In 1928, Obregón was re-elected President by a landslide, but before he could take office, he was shot and killed at a banquet in his honor by a man posing as a caricaturist, making the rounds of the tables at the banquet. Calles was quick to denounce the assassin as a Cristero terrorist, but in fact, Calles may have been a conspirator in the murder.

Wanting to retain power, but being prohibited from a second consecutive term by the Constitution, Calles used his military connections to put forward three presidents who would do his bidding. For six years, between 1928 and 1934, Mexico was ruled by three successive presidents, Emilio Portes Gil, Pascual Ortiz Rubio, and Abelardo Rodríguez, who were simply front-men for Calles. In each case, Calles had them removed when their actions displeased him. Since Calles referred to himself as the Jefe Maximo, this period of puppet presidents became known as the Maximato.

In 1934, Calles supported a man for president whom he thought would be the fourth puppet to follow his orders. Lazaro Cárdenas was a general who had served in the revolution. Cárdenas was elected by a landslide, but quickly showed that he was a true reformer. One of Cárdenas’ first acts as president was to have Calles exiled, when he found out that the Jefe Maximo was plotting to overthrow him. On April 9, 1936, a military officer barged into Calles’s bedroom in the middle of the night (Calles was reading Adolf Hitler’s manifesto, Mein Kampf in Spanish translation at the time). He was arrested, driven to an airport, and flown to San Antonio, Texas. His reign of power in Mexico abruptly came to an end.

  • jorge almada

    In 1936 it would make sense that people in politics would read Mien Kampf
    in order to understand what was going on in Europe. It seems you are inferring something by including this comment that may or may not be true. I think perhaps it is difficult to grasp the need for a “strong man” after the Revolution in order to bring an end to the war and to establish institutions to replace the “Caudillos”. Mexico’s social failings are extremely complex and Calles is a little understood figure even in Mexico.

  • Marco Luis Teller

    I fully agree with Jorge Almada. Just the reading of the book does not make him a Hitlerite. It is obvious he was obsessed with power and was taking a good look at another tyrants thesis of power. It is and has been a darkened era in Mexican history. As a student forty years ago I became interested in this period and unable find much of any thing about Calles as to early life and family background. There is very little about him and deep hatred of the Church and religion in general. Would like reading recommendations in either Spanish or English.

  • Jimdoyle

    calles was as bad as hitler.

  • Anonymous

    PBS is keeping the truth from you.  Calles was a mass murderer of Mexican Catholics.  When soldiers sent by President Plutarco Calles tortured 14-year-old
    Jose Sanchez Del Rio and demanded that he deny his faith, he looked them
    eye and said: “Viva Cristo Rey.”  (Long Live Christ the King.)

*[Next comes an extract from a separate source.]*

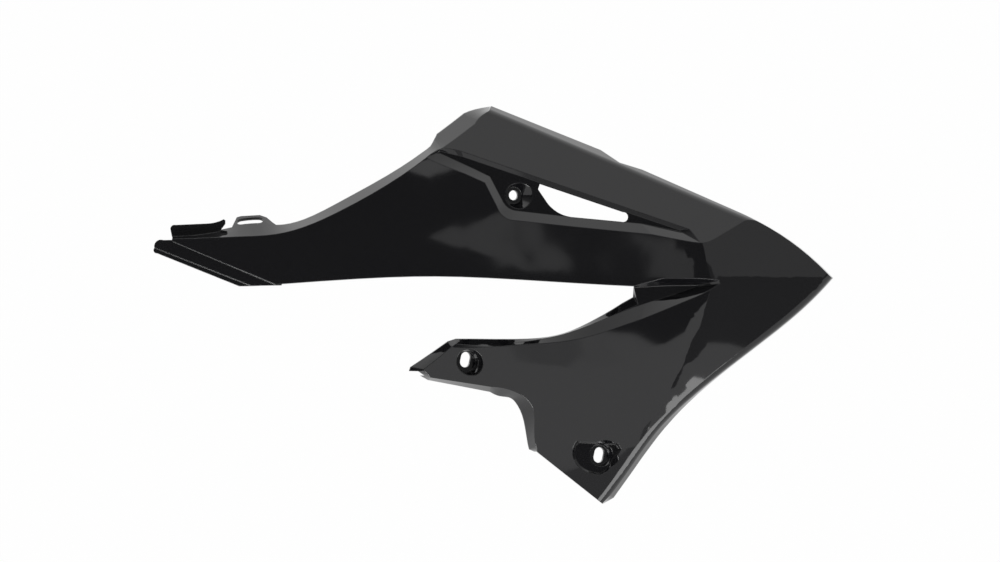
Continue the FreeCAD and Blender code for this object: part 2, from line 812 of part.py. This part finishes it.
# Nothing is handed on unless every step came out sound and the shroud is one piece.
unsound = []
for thing in doc.Objects:
    if "Invalid" in thing.State or "Error" in thing.State:
        unsound.append(thing.Name)
    elif hasattr(thing, "Shape") and (thing.Shape.isNull() or not thing.Shape.isValid()):
        unsound.append(thing.Name)
if unsound or len(shroud.Shape.Solids) != 1:
    raise SystemExit(f"unsound: {unsound}, pieces: {len(shroud.Shape.Solids)}")
os.makedirs("parts", exist_ok=True)
shroud.Shape.exportStep("parts/radiator_shroud.step")
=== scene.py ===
import math
import bpy
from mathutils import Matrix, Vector

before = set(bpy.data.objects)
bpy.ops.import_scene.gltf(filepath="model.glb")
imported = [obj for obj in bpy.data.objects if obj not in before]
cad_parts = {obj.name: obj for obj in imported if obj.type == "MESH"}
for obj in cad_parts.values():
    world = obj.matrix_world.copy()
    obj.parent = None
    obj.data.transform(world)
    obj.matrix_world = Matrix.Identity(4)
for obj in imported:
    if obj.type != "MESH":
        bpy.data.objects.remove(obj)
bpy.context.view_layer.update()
print("frame loaded")


# A socket that does maths: each operator adds a Math node to the tree.
class Wire:
    def __init__(self, tree, socket):
        self.tree = tree
        self.socket = socket

    def maths(self, operation, *others):
        node = self.tree.nodes.new("ShaderNodeMath")
        node.operation = operation
        for slot, value in zip(node.inputs, (self,) + others):
            joinUp(self.tree, slot, value)
        return Wire(self.tree, node.outputs[0])

    def __add__(self, other):
        return self.maths("ADD", other)

    def __radd__(self, other):
        return self.maths("ADD", other)

    def __sub__(self, other):
        return self.maths("SUBTRACT", other)

    def __rsub__(self, other):
        return self.maths("MULTIPLY", -1.0) + other

    def __mul__(self, other):
        return self.maths("MULTIPLY", other)

    def __rmul__(self, other):
        return self.maths("MULTIPLY", other)

    def __truediv__(self, other):
        return self.maths("DIVIDE", other)

    def __rtruediv__(self, other):
        return self.maths("POWER", -1.0) * other

    def clamped(self, low, high):
        return self.maths("MAXIMUM", low).maths("MINIMUM", high)


def joinUp(tree, slot, value):
    if isinstance(value, Wire):
        tree.links.new(value.socket, slot)
    else:
        slot.default_value = value


def addNode(tree, kind, settings=None, **sockets):
    # one method for every node that isn't plain maths, by its settings and its sockets' names
    node = tree.nodes.new(kind)
    for name, value in (settings or {}).items():
        if name == "stops":
            ramp = node.color_ramp
            while len(ramp.elements) < len(value):
                ramp.elements.new(0.5)
            for element, (place, shade) in zip(ramp.elements, value):
                element.position = place
                element.color = (shade, shade, shade, 1)
        else:
            setattr(node, name, value)
    for name, value in sockets.items():
        joinUp(tree, node.inputs[name.replace("_", " ")], value)
    return node


def newMaterial(name):
    material = bpy.data.materials.new(name)
    material.use_nodes = True
    material.node_tree.nodes.clear()
    return material, material.node_tree


def finishMaterial(tree, shader):
    out = addNode(tree, "ShaderNodeOutputMaterial")
    tree.links.new(shader.outputs[0], out.inputs["Surface"])


# The moulding: polished outside and satin inside, with slightly softened edges.
plastic = {
    "black": (0.0045, 0.0045, 0.0052, 1),
    "gloss": 0.035,
    "satin": 0.30,
    "satinFrom": 0.05,
    "satinWidth": 0.25,
    "hazeScale": 45.0,
    "hazeShare": 0.015,
    "waveScale": 16.0,
    "waveHeight": 0.00025,
    "grainScale": 1400.0,
    "grainHeight": 0.00002,
    "edgeRadius": 0.0009,
}


def glossPlastic():
    material, tree = newMaterial("shroudGlossBlack")
    coordinates = addNode(tree, "ShaderNodeTexCoord").outputs
    place = Wire(tree, coordinates["Object"])
    facing = addNode(tree, "ShaderNodeSeparateXYZ", Vector=Wire(tree, coordinates["Normal"]))
    inward = Wire(tree, facing.outputs["Y"]) - plastic["satinFrom"]
    inner = (inward / plastic["satinWidth"]).clamped(0.0, 1.0)
    haze = addNode(tree, "ShaderNodeTexNoise", Vector=place, Scale=plastic["hazeScale"], Detail=3.0)
    wave = addNode(tree, "ShaderNodeTexNoise", Vector=place, Scale=plastic["waveScale"], Detail=1.0)
    grain = addNode(
        tree, "ShaderNodeTexNoise", Vector=place, Scale=plastic["grainScale"], Detail=2.0,
    )
    roughness = Wire(tree, haze.outputs["Fac"]) * plastic["hazeShare"] + plastic["gloss"]
    roughness = roughness + inner * (plastic["satin"] - plastic["gloss"])
    height = Wire(tree, wave.outputs["Fac"]) * plastic["waveHeight"]
    height = height + Wire(tree, grain.outputs["Fac"]) * inner * plastic["grainHeight"]
    edges = addNode(tree, "ShaderNodeBevel", {"samples": 6}, Radius=plastic["edgeRadius"])
    bump = addNode(
        tree, "ShaderNodeBump",
        Height=height, Strength=1.0, Distance=1.0, Normal=Wire(tree, edges.outputs["Normal"]),
    )
    shader = addNode(
        tree, "ShaderNodeBsdfPrincipled",
        Base_Color=plastic["black"], Roughness=roughness, IOR=1.5,
        Normal=Wire(tree, bump.outputs["Normal"]),
    )
    finishMaterial(tree, shader)
    return material


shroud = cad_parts["radiator_shroud"]
shroud.data.materials.clear()
shroud.data.materials.append(glossPlastic())
print("shroud finished")

# The studio: a wide white paper floor that sweeps up far behind, under a soft sky that is dimmer
# in front and low.
studio = {
    "objectPlane": -0.014,
    "lookAt": (-0.0113, -0.0718),
    "distance": 8.0,
    "frameWidth": 0.836,
    "sensor": 36.0,
    "clipEnd": 50,
    "floor": -1.6,
    "floorFront": -14.0,
    "sweepStart": 12.0,
    "sweepRadius": 1.5,
    "sweepTop": 3.0,
    "sweepSteps": 24,
    "halfWidth": 14.0,
    "whiteness": 0.985,
    "paperColour": (0.8, 0.8, 0.8, 1),
}


def meshPiece(name, corners, faces, material, smooth=False):
    mesh = bpy.data.meshes.new(name)
    mesh.from_pydata([Vector(corner) for corner in corners], [], faces)
    for polygon in mesh.polygons:
        polygon.use_smooth = smooth
    piece = bpy.data.objects.new(name, mesh)
    bpy.context.scene.collection.objects.link(piece)
    mesh.materials.append(material)
    return piece


def paperMaterial(whiteness):
    # white to the camera, to glossy rays and to clear ones, and plain pale to the light
    material, tree = newMaterial("studioPaper")
    path = addNode(tree, "ShaderNodeLightPath").outputs
    seen = Wire(tree, path["Is Camera Ray"]) + Wire(tree, path["Is Glossy Ray"])
    seen = (seen + Wire(tree, path["Is Transmission Ray"])).clamped(0.0, 1.0)
    pale = addNode(tree, "ShaderNodeBsdfDiffuse", Color=studio["paperColour"])
    white = addNode(tree, "ShaderNodeEmission", Color=(1, 1, 1, 1), Strength=1.0)
    mix = addNode(tree, "ShaderNodeMixShader", Fac=seen * whiteness)
    tree.links.new(pale.outputs[0], mix.inputs[1])
    tree.links.new(white.outputs[0], mix.inputs[2])
    finishMaterial(tree, mix)
    return material


def paperSweep():
    low, radius, half = studio["floor"], studio["sweepRadius"], studio["halfWidth"]
    start = studio["sweepStart"]
    profile = [(studio["floorFront"], low), (start, low)]
    for step in range(1, studio["sweepSteps"]):
        angle = math.pi / 2 * step / studio["sweepSteps"]
        profile.append((start + radius * math.sin(angle), low + radius * (1 - math.cos(angle))))
    profile.append((start + radius, low + radius))
    profile.append((start + radius, studio["sweepTop"]))
    corners = []
    for y, z in profile:
        corners.extend([(-half, y, z), (half, y, z)])
    faces = []
    for n in range(len(profile) - 1):
        faces.append((2 * n, 2 * n + 1, 2 * n + 3, 2 * n + 2))
    return meshPiece("studioSweep", corners, faces, paperMaterial(studio["whiteness"]), smooth=True)


paperSweep()


def glowMaterial(name, brightness):
    # a lamp that stands out of the picture, as Blender's own area lamps do
    material, tree = newMaterial(name)
    lamp = addNode(tree, "ShaderNodeEmission", Color=(1, 1, 1, 1), Strength=brightness)
    clear = addNode(tree, "ShaderNodeBsdfTransparent")
    hidden = Wire(tree, addNode(tree, "ShaderNodeLightPath").outputs["Is Camera Ray"])
    mix = addNode(tree, "ShaderNodeMixShader", Fac=hidden)
    tree.links.new(lamp.outputs[0], mix.inputs[1])
    tree.links.new(clear.outputs[0], mix.inputs[2])
    finishMaterial(tree, mix)
    return material


def glowPanel(name, corners, brightness):
    return meshPiece(name, corners, [(0, 1, 2, 3)], glowMaterial(name + "Glow", brightness))


def aimedPanel(name, place, target, width, height, brightness):
    # a softbox that faces a point, with its long side level
    out = (Vector(place) - Vector(target)).normalized()
    side = out.cross(Vector((0, 0, 1))).normalized() * width / 2
    up = side.cross(out).normalized() * height / 2
    middle = Vector(place)
    corners = [middle - side - up, middle + side - up, middle + side + up, middle - side + up]
    return glowPanel(name, corners, brightness)


# Softboxes: far ones behind the camera for the panes of light on the flat faces, two for the nose,
# and low ones for the bright lines on edges that turn down.
farPlane = -9.0
farPanels = {
    "armPane": ([(-0.533, 0.524), (-0.19, 0.922), (0.043, 0.768), (0.102, 0.037)], 0.7),
    "crownPane": ([(-0.75, 1.5), (-0.2, 1.5), (-0.3, 1.75), (-0.75, 1.95)], 1.1),
    "webPane": ([(0.27, -0.02), (0.25, 0.5), (0.45, 0.5), (0.58, -0.02)], 0.6),
    "legPane": ([(0.02, -1.36), (0.02, -1.03), (0.15, -1.03), (0.15, -1.36)], 0.7),
}
for name, (corners, brightness) in farPanels.items():
    glowPanel(name, [(x, farPlane, z) for x, z in corners], brightness)
aimedPanel("noseBox", (1.7, -1.73, 0.62), (0.2, 0, -0.05), 1.7, 0.8, 0.62)
aimedPanel("noseLowBox", (1.75, -1.75, -0.36), (0.2, 0, -0.1), 1.9, 1.25, 0.24)
aimedPanel("legEdgeBox", (0.50, -0.60, -0.68), (0.1, 0, -0.22), 0.75, 0.35, 5.0)
aimedPanel("tailEdgeBox", (-0.51, -0.58, -0.69), (-0.25, 0, -0.05), 0.4, 0.4, 12.0)
aimedPanel("grooveBox", (0.05, -1.3, -0.76), (0.03, 0, 0), 0.7, 0.25, 0.5)


# The sky by the share of the half turn from straight ahead, over the top, to straight behind.
sky = {
    "strength": 2.0,
    "stops": [
        (0.0, 0.05), (0.07, 0.05), (0.14, 0.12), (0.22, 0.30),
        (0.33, 0.55), (0.47, 0.75), (0.69, 0.85), (1.0, 0.85),
    ],
    "leftFrom": -0.78,  # the far left is dimmer
    "leftWidth": 0.15,
    "leftLevel": 0.3,
}


def skyGradient():
    world = bpy.data.worlds.new("studioSky")
    bpy.context.scene.world = world
    world.use_nodes = True
    tree = world.node_tree
    tree.nodes.clear()
    direction = addNode(tree, "ShaderNodeTexCoord").outputs["Generated"]
    split = addNode(tree, "ShaderNodeSeparateXYZ", Vector=Wire(tree, direction))
    ahead = Wire(tree, split.outputs["Y"]) * -1.0
    angle = Wire(tree, split.outputs["Z"]).maths("ARCTAN2", ahead)
    share = (angle / math.pi).clamped(0.0, 1.0)
    leftShade = (Wire(tree, split.outputs["X"]) - sky["leftFrom"]) / sky["leftWidth"]
    glow = addNode(tree, "ShaderNodeValToRGB", {"stops": sky["stops"]}, Fac=share)
    light = addNode(
        tree, "ShaderNodeBackground",
        Color=Wire(tree, glow.outputs["Color"]),
        Strength=leftShade.clamped(sky["leftLevel"], 1.0) * sky["strength"],
    )
    out = addNode(tree, "ShaderNodeOutputWorld")
    tree.links.new(light.outputs[0], out.inputs["Surface"])


skyGradient()


def photoCamera():
    camera = bpy.data.cameras.new("photoCamera")
    camera.sensor_width = studio["sensor"]
    camera.lens = studio["sensor"] * studio["distance"] / studio["frameWidth"]
    camera.clip_end = studio["clipEnd"]
    thing = bpy.data.objects.new("photoCamera", camera)
    bpy.context.scene.collection.objects.link(thing)
    across, up = studio["lookAt"]
    thing.location = (across, studio["objectPlane"] - studio["distance"], up)
    thing.rotation_euler = (math.pi / 2, 0, 0)
    bpy.context.scene.camera = thing


photoCamera()
bpy.context.scene.view_settings.view_transform = "Standard"
print("studio finished")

    http://cnsnews.com/news/article/andy-garcia-movie-about-freedom-hollywood-would-not-make

    Online Exhibit of Cristeros:

    http://www.storialibera.it/epoca_contemporanea/messico_1926-1929/mostra_online_cristeros_en.php

  • Patricia

    I am Elias from my mother’s side of the family and the narrative (you know how family stories go) I will share with you may shed some light on this complex man. Elias Calles was born to a well to do man, Elias, who never married Elias Calles’es mother because of her lower social caste.  She was made to give him up and, fortunately, he was adopted by the Calles family.  He loved his adopted family and as a tribute to them kept the Calles name.

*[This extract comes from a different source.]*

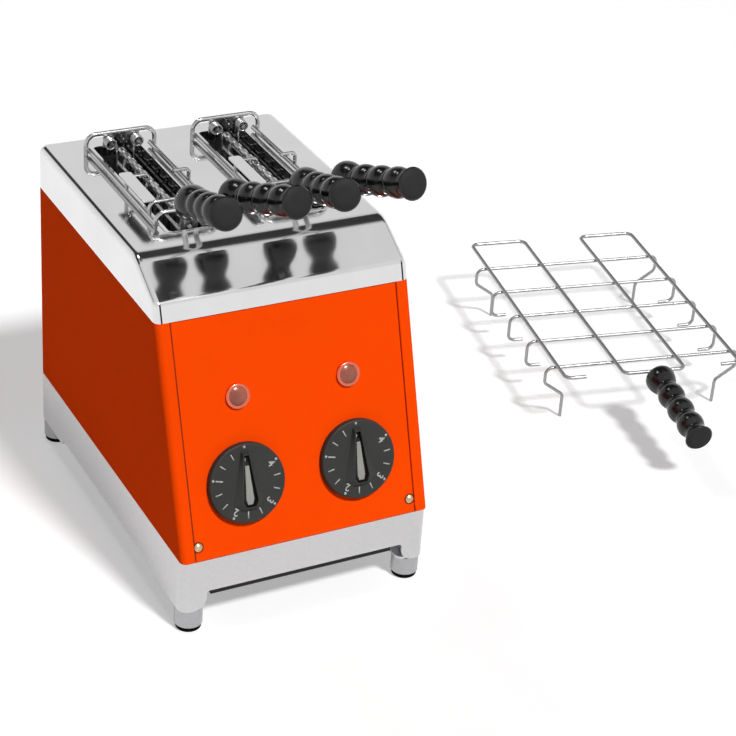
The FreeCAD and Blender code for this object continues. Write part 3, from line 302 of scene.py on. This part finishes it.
finish_of_slot = {
    "cover_chrome": chrome_sheet,
    "shell_paint": paint,
    "satin_steel": side_grain,
    "rubber_feet": rubber,
    "brassy_screws": screw_metal,
    "galvanised_steel": plain_steel,
    "tray_enamel": tray_enamel,
    "bright_reflector": reflector_in_shade,
    "chrome_wire": chrome_wire,
    "quartz_glass": quartz_in_shade,
    "heater_wire": hot_wire,
    "white_ceramic": ceramic,
    "black_moulding": black_moulding,
    "knob_moulding": knob_plastic,
    "pointer_grey": pointer_plastic,
    "shaft_steel": drawn_steel,
    "bezel_chrome": bezel_metal,
    "lamp_amber": lamp_glass,
    "handle_black": handle_gloss,
}
finish_of_node = {"foot_sleeves": foot_steel, "rack_wires": rack_wire}
for side in ("left", "right"):
    finish_of_node[side + "_slot_guards"] = guard_wire_in_shade
    finish_of_node[side + "_clamp_springs"] = spring_steel
    for piece in ("hinge_rod", "left_jaw", "right_jaw"):
        finish_of_node[f"{side}_clamp_{piece}"] = jaw_wire


def dress(obj, mat):
    obj.data.materials.clear()
    obj.data.materials.append(mat)


for part in frame["record"]["subparts"]:
    node = part["node"]
    dress(nodes[node], finish_of_node.get(node, finish_of_slot[part["material_slot"]]))


# New pieces

def add_mesh(name, mesh_maker, mat, body):
    work = bmesh.new()
    mesh_maker(work)
    bmesh.ops.recalc_face_normals(work, faces=work.faces)
    mesh = bpy.data.meshes.new(name)
    work.to_mesh(mesh)
    work.free()
    for polygon in mesh.polygons:
        polygon.use_smooth = True
    obj = bpy.data.objects.new(name, mesh)
    bpy.context.scene.collection.objects.link(obj)
    dress(obj, mat)
    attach(obj, body)


def lathe(work, outline, place, steps=96):
    """Turns an outline of (along, radius) pairs round the place's z axis."""
    rings = []
    for along, radius in outline:
        if radius < 1e-7:
            rings.append([work.verts.new(place @ Vector((0, 0, along)))])
            continue
        ring = []
        for i in range(steps):
            turn = 2 * math.pi * i / steps
            point = Vector((radius * math.cos(turn), radius * math.sin(turn), along))
            ring.append(work.verts.new(place @ point))
        rings.append(ring)
    for a, b in zip(rings, rings[1:]):
        for i in range(steps):
            j = (i + 1) % steps
            corners = [a[i % len(a)], a[j % len(a)], b[j % len(b)], b[i % len(b)]]
            kept = list(dict.fromkeys(corners))
            if len(kept) > 2:
                work.faces.new(kept)


def axis_place(start, direction):
    turn = Vector((0, 0, 1)).rotation_difference(direction.normalized())
    return Matrix.Translation(start) @ turn.to_matrix().to_4x4()


# Marks on the timer dials

def dial_place(u, radius, turn, n):
    """A place on a knob's face, at a radius and a turn from the panel's right."""
    return panel_matrix(u + radius * math.cos(turn), knob_v + radius * math.sin(turn), n)


def dial_marks(work, u):
    """A dot at the zero and outside each number, and two ticks between neighbours."""
    for step in range(13):
        turn = math.pi / 2 + dial_step * step
        if step % 3:
            tick(work, u, turn)
            continue
        place = dial_place(u, dot_ring, turn, knob_face)
        lathe(work, [(0, 0.001), (print_depth, 0.00096), (0.00016, 0)], place, 24)


def tick(work, u, turn):
    out = Vector((math.cos(turn), math.sin(turn)))
    across = Vector((-out.y, out.x)) * tick_half_width
    corners = []
    for radius, side in ((tick_inner, -1), (tick_outer, -1), (tick_outer, 1), (tick_inner, 1)):
        flat = out * radius + across * side
        corners.append((u + flat.x, knob_v + flat.y))
    low = [work.verts.new(panel_matrix(x, y, knob_face).translation) for x, y in corners]
    top = knob_face + print_depth
    high = [work.verts.new(panel_matrix(x, y, top).translation) for x, y in corners]
    work.faces.new(high)
    for i in range(4):
        j = (i + 1) % 4
        work.faces.new([low[i], low[j], high[j], high[i]])


def dial_number(name, text, u, turn, body):
    curve = bpy.data.curves.new(name, "FONT")
    curve.body = text
    curve.size = number_size
    curve.extrude = print_depth / 2
    curve.offset = 0.0001
    curve.align_x = "CENTER"
    curve.align_y = "CENTER"
    obj = bpy.data.objects.new(name, curve)
    bpy.context.scene.collection.objects.link(obj)
    place = dial_place(u, number_ring, turn, knob_face + print_depth / 2)
    spin = Matrix.Rotation(turn - math.pi / 2, 4, "Z")
    obj.matrix_world = place @ spin
    obj.data.materials.append(dial_print)
    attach(obj, body)


def pointer_outline(tip, tip_half, heel, half):
    """A tapered outline that points up the panel."""
    return [
        (-tip_half, tip), (tip_half, tip), (half, -0.75 * heel), (0.6 * half, -heel),
        (-0.6 * half, -heel), (-half, -0.75 * heel),
    ]


def pocket_liner(work, u):
    """Painted shade: a glossy black sheet on the pocket's floor round the pointer strip, for the
    shade in the pocket.
    """
    strip_edge = pointer_outline(0.0136, 0.00145, 0.01545, 0.00305)
    pocket_edge = pointer_outline(0.0213, 0.0017, 0.0171, 0.0055)
    rings = []
    for outline, rise in ((strip_edge, pocket_shade_rise), (pocket_edge, pocket_shade_rise), (pocket_edge, 0)):
        rings.append([
            work.verts.new(panel_matrix(u + x, knob_v + y, pocket_floor + rise).translation)
            for x, y in outline
        ])
    for inner, outer in zip(rings, rings[1:]):
        for i in range(len(inner)):
            j = (i + 1) % len(inner)
            work.faces.new([inner[i], outer[i], outer[j], inner[j]])


for name, side in (("left", -1), ("right", 1)):
    u = side * knob_u
    body = name + "_timer"
    add_mesh(name + "_pocket_liner", lambda w, u=u: pocket_liner(w, u), painted_shade_gloss, body)
    add_mesh(name + "_dial_marks", lambda w, u=u: dial_marks(w, u), dial_print, body)
    for number in range(1, 5):
        turn = math.pi / 2 + 3 * dial_step * number
        dial_number(f"{name}_dial_{number}", str(number), u, turn, body)


# Painted shade: dark strips beside the shell's edges and over the cover's slits, and painted
# shadow rings round the screws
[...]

    We believe he was Jewish, and may have suffered because of that early in his life in Mexico.  At one point when he assumed power he visited Europe and invited many unwanted Jews to come to Mexico.  Stalin assumed that Elias Calles would side with him, but Elias Calles did not.  And, frankly, there is nothing that supports the notion that he was a Nazi sympathizer. 

    We believe that he sought to separate church and state in Mexico. Of course, how he went about it is tragic.  Power corrupts and certainly this was true for him. 

    My grandmother Elias was his niece; her father and Elias Calles had the same father. My grandmother seldom spoke of her connection to Elias Calles.The Elias clan kept their religious ways private as their survival depended on that. They could and still can be found in Sonora and Chihuahua, Mexico and in Arizona, New Mexico and Texas.

    My grandmother did not raise my mother and her sisters’ and brothers’ in the Jewish faith, but gave them Old Testiment names like Abner, Eliazer, Deborah, etc. She also kept a kosher diet, and, like Elias Calles, greatly distrusted the Catholic Church. 

  • Timemoves

    One must always watch for the potentially deceitful version of history. The scared and selfish man makes it his own. This description of Calles is bland at best if even a portion of the atrocities of Mexico in the 20′a are coming from his mind. PBS, don’t be so quick to paint a lifeless portrait of a dictator when the story is far deeper than a half-worked research team can sift together.

  • Timemoves

    Thank you for sharing your family history. I used the word dictator to describe Ellas. It is just incredibly difficult to justify civil brutality by using any other language. I appreciate that you shared your history with us and glad to see Mexico overcome some of the challenges it faced, as did the rest of the world face similar challenges, and in many ways still does. God speed.

  • Timemoves

    Sorry – meant Calles (spelling)

  • Blueguyconn

    now i now why, EL PRI.  the political party that ruled mexico for 71 consecutive  years was doing the same thing,the president while in power appointed the next president to be. 

  • Blueguyconn

    correction. “now i know”(why….

  • Penny

    I’m glad my family left Mexico. I saw the movie and it was amazing.

  • http://twitter.com/mrlosik Andy Losik

    Roberto Elias was a dear, dear friend of ours as is his wife Lily. They are more like family. Robert would tell us stories about how he and his father took his grandfather REC to San Diego where he lived out his years in exile. Despite what the grandfather may have done in power, the Elias family members that we know from Southern AZ and Mexico are hard working, proud, and charitable people. Roberto managed the Flying R Ranch near Benson, AZ for 38 and was a far greater representation of the great American (and Mexican) cowboy than John Wayne or Clint Eastwood could have been. His stories of growing up Elias in the 20′s and 30′s  could have filled books and movies for years. We have a little piece of that legend in the fact that our horse bares the Elias brand and came from the family ranch in Sonora…and that is what we named him…Sonora.